There wasn't much wind up here -- enough to shake the treetops and make spooky noises -- but 36 hours of unusually strong winds greatly increase the likelihood that the grid electricity will fail all over the region, and it will take two or three or four days to finally get repair crews to restore the juice.

The cats were pissed off because we locked them inside during what they felt were perfectly fine hunting and gamboling days.

I got the 4-wheel drive. If you drive anything with less than 4-wheel drive -- well, you're just asking for it, like the teenage surfers.

Okay, in our neighborhood, Irene was a bit of a yawner, but from the Caribbean to Florida to New England she did indeed do tremendous damage. There were mandatory evacuations in New York City, and the mass transit systems of NYC and Philadelphia were shut down. There were mandatory evacuations from the Carolina sea islands. 

Missed us! Hahahahahaha!


4 comments:

Phroso said...

The Boston TV coverage was stupifying. Local news rarely showed the path (or potential paths) and instead insisted on continually showing reporters standing outside or interviewing willing victims. What was more disturbing was when The Weather Channel insisted on doing the same thing. Why should I have to watch these fakers for more than a few minutes without learning where the storm is, how strong it is and where it's headed.
I can remember a real hurricane. Hurricane Celia (name retired) hit Corpus Christi, Texas in August of 1970. I surived with my Army communications unit locked in a vault located on the Naval base. Although it was barely classified as a major hurricane with sustained winds of just over 100mph when it reached land, it managed to create structural damage to most of the buildings in Corpus. This damage was caused by microbursts with wind as high as 160mph.
Surf on.

Phroso (formerly misterfathersir)

James J. Olson said...

Lovely places in Vermont have all been trashed. 200 roads damaged or destroyed. 100 year old covered bridges destroyed. Lots of lives lost. It was not serious here either, and we are thankful for that. But hold a thought for people along the Connecticut shore who lost their homes, and people along the flash floods who lost more than that.

Vleeptron Dude said...

hmmmm never occurred to me there was anyone else who got smacked in the face by Hurricane Celia in Corpus Christi TX 3 August 1970 (a Monday). I'll write more about Celia later tonight or tomorrow.

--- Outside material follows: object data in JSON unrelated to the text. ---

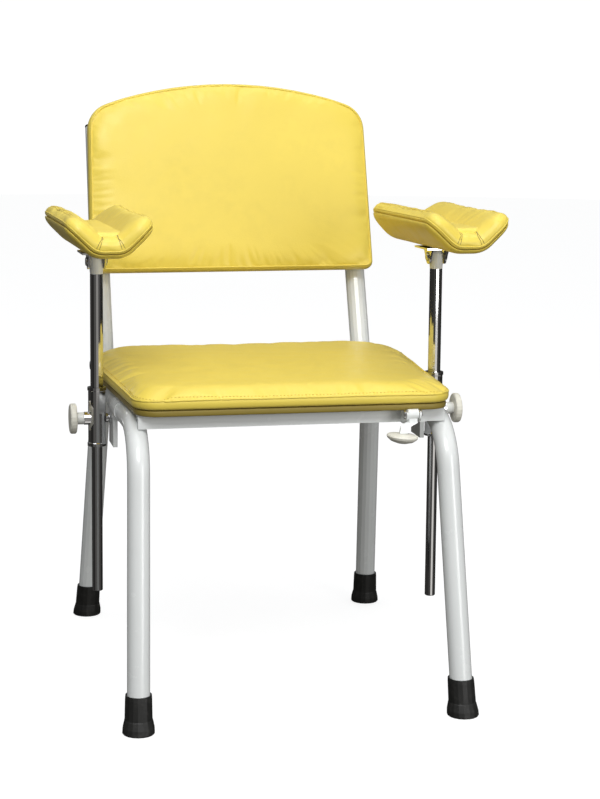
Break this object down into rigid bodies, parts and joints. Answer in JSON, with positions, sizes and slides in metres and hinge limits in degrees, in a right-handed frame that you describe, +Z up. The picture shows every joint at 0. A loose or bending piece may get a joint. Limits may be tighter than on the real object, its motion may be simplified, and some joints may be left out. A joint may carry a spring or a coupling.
{
  "type": "blood donor chair",
  "caption": "Padded chair for giving blood: bent tube frame, reclining back, and two height-adjustable swivelling arm troughs on clamped posts.",
  "frame": {"origin": "on the floor, under the middle of the chair's overall box", "axes": "+Z up, -Y the way the sitter faces, +X the sitter's left hand"},
  "size_m": [0.6424, 0.7043, 0.8712],
  "materials": {
    "powder_coat": "gloss white powder coat",
    "vinyl": "yellow upholstery vinyl, soft sheen",
    "vinyl_dark": "yellow vinyl on the underside, in shade",
    "plywood": "bare plywood",
    "rubber": "black, matt",
    "chrome": "polished",
    "zinc_steel": "zinc plated",
    "cream_plastic": "cream",
    "white_nylon": "white",
    "brass": "plain",
    "black_enamel": "black enamel"
  },
  "bodies": {
    "frame": {"left_front_leg_and_rail": "powder_coat", "left_rear_leg": "powder_coat", "left_front_ferrule": "rubber", "left_rear_ferrule": "rubber", "left_hinge_bracket": "powder_coat", "left_hinge_bolt": "zinc_steel", "left_rail_collar": "powder_coat", "left_stub_bolt": "chrome", "left_clamp_sleeve": "chrome", "right_front_leg_and_rail": "powder_coat", "right_rear_leg": "powder_coat", "right_front_ferrule": "rubber", "right_rear_ferrule": "rubber", "right_hinge_bracket": "powder_coat", "right_hinge_bolt": "zinc_steel", "right_rail_collar": "powder_coat", "right_stub_bolt": "chrome", "right_clamp_sleeve": "chrome", "front_crossbar": "powder_coat", "rear_crossbar": "powder_coat", "seat_board": "plywood", "seat_cushion": "vinyl", "strut_bracket": "powder_coat", "strut_cylinder": "black_enamel", "lever_bracket": "powder_coat", "lever_pin": "chrome"},
    "backrest": {"left_back_upright": "powder_coat", "right_back_upright": "powder_coat", "back_cross_tube": "powder_coat", "back_board": "plywood", "back_cushion": "vinyl", "back_bolt_1": "zinc_steel", "back_bolt_2": "zinc_steel", "back_bolt_3": "zinc_steel", "back_bolt_4": "zinc_steel", "crank_arm": "powder_coat"},
    "strut_rod": {"strut_rod": "chrome"},
    "release_lever": {"release_lever": "powder_coat", "lever_knob": "cream_plastic"},
    "left_post": {"left_post_rod": "chrome"},
    "left_arm": {"left_post_tube": "chrome", "left_swivel_head": "white_nylon", "left_tilt_pin": "zinc_steel"},
    "left_trough": {"left_pad_bracket": "chrome", "left_arm_board": "vinyl_dark", "left_arm_cushion": "vinyl"},
    "left_pressure_pad": {"left_clamp_pad": "brass"},
    "left_clamp": {"left_clamp_screw": "white_nylon", "left_clamp_knob": "cream_plastic"},
    "right_post": {"right_post_rod": "chrome"},
    "right_arm": {"right_post_tube": "chrome", "right_swivel_head": "white_nylon", "right_tilt_pin": "zinc_steel"},
    "right_trough": {"right_pad_bracket": "chrome", "right_arm_board": "vinyl_dark", "right_arm_cushion": "vinyl"},
    "right_pressure_pad": {"right_clamp_pad": "brass"},
    "right_clamp": {"right_clamp_screw": "white_nylon", "right_clamp_knob": "cream_plastic"}
  },
  "joints": [
    {"name": "backrest_recline", "type": "hinge", "parent": "frame", "child": "backrest", "pos_m": [0, 0.217, 0.425], "axis": [-1, 0, 0], "range_deg": [0, 30]},
    {"name": "strut_slide", "type": "slide", "parent": "frame", "child": "strut_rod", "axis": [0, -0.9937, 0.112], "range_m": [0, 0.029]},
    {"name": "lever_pull", "type": "hinge", "parent": "frame", "child": "release_lever", "pos_m": [0.1665, -0.272, 0.4245], "axis": [-1, 0, 0], "range_deg": [0, 20], "stiffness_Nm_per_rad": 0.4, "springref_deg": -8.59},
    {"name": "left_arm_height", "type": "slide", "parent": "frame", "child": "left_post", "axis": [0, 0, 1], "range_m": [-0.012, 0.18]},
    {"name": "left_arm_swivel", "type": "hinge", "parent": "left_post", "child": "left_arm", "pos_m": [0.257, -0.062, 0.6], "axis": [0, 0, 1], "range_deg": [-90, 90]},
    {"name": "left_arm_tilt", "type": "hinge", "parent": "left_arm", "child": "left_trough", "pos_m": [0.257, -0.062, 0.6245], "axis": [1, 0, 0], "range_deg": [-20, 20]},
    {"name": "left_clamp_travel", "type": "slide", "parent": "frame", "child": "left_pressure_pad", "axis": [1, 0, 0], "range_m": [0, 0.0026]},
    {"name": "left_clamp_turn", "type": "hinge", "parent": "left_pressure_pad", "child": "left_clamp", "pos_m": [0.257, -0.062, 0.392], "axis": [1, 0, 0], "range_deg": [0, 720]},
    {"name": "right_arm_height", "type": "slide", "parent": "frame", "child": "right_post", "axis": [0, 0, 1], "range_m": [-0.012, 0.18]},
    {"name": "right_arm_swivel", "type": "hinge", "parent": "right_post", "child": "right_arm", "pos_m": [-0.257, -0.062, 0.6], "axis": [0, 0, 1], "range_deg": [-90, 90]},
    {"name": "right_arm_tilt", "type": "hinge", "parent": "right_arm", "child": "right_trough", "pos_m": [-0.257, -0.062, 0.6245], "axis": [1, 0, 0], "range_deg": [-20, 20]},
    {"name": "right_clamp_travel", "type": "slide", "parent": "frame", "child": "right_pressure_pad", "axis": [-1, 0, 0], "range_m": [0, 0.0026]},
    {"name": "right_clamp_turn", "type": "hinge", "parent": "right_pressure_pad", "child": "right_clamp", "pos_m": [-0.257, -0.062, 0.392], "axis": [-1, 0, 0], "range_deg": [0, 720]}
  ],
  "couplings": [
    {"joint": "strut_slide", "follows": "backrest_recline", "m_per_rad": 0.05437},
    {"joint": "left_clamp_travel", "follows": "left_clamp_turn", "m_per_rad": 0.000199},
    {"joint": "right_clamp_travel", "follows": "right_clamp_turn", "m_per_rad": 0.000199}
  ]
}
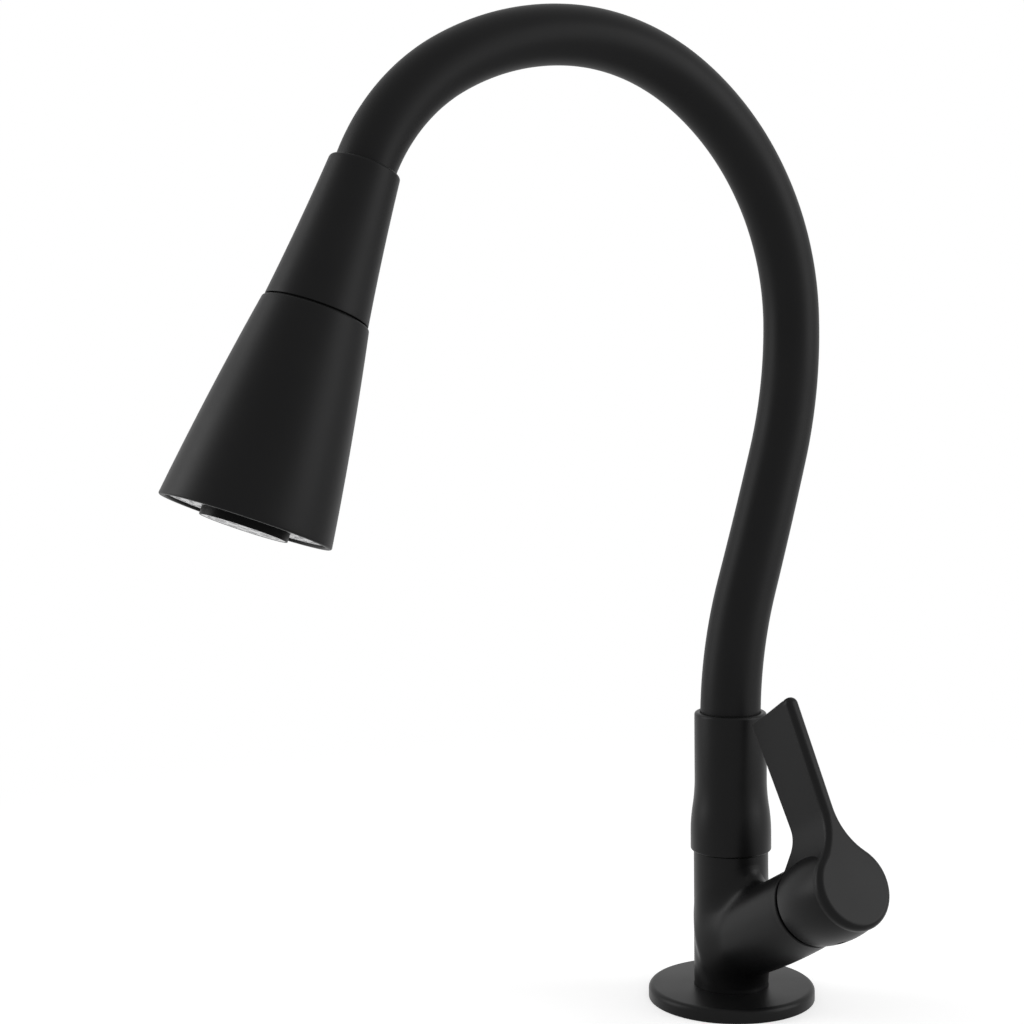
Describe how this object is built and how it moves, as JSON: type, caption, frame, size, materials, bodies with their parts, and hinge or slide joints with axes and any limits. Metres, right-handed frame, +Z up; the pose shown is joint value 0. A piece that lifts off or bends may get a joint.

Jim, oh of course I feel terribly for all the destruction -- and abject fear and dread -- that Irene caused from the Caribbean to northern Maine. But we live in an interesting era of coping with such catastrophes -- predicting the track and strength of tropical cyclones has become more and more timely and accurate, and this actually makes these monstrous storms less deadly. When the sun comes out again, many fewer people die with each successive hurricane.

But deep in the core of every human being something rejoices when a cataclysmic storm hits -- and misses!

Phroso said...

"But deep in the core of every human being something rejoices when a cataclysmic storm hits -- and misses!"

I was in Baltimore when the 5.8 earthquake occured last week. I was 120 miles away and even though it was mild and harmless, there was no sense of relief. Maybe it's because there was no warning. Or maybe it's becasue that was a warning.
There's a reason they don't give cute names to earthquakes. I just hope I'm not around when and if there's ever a big event on the East Coast.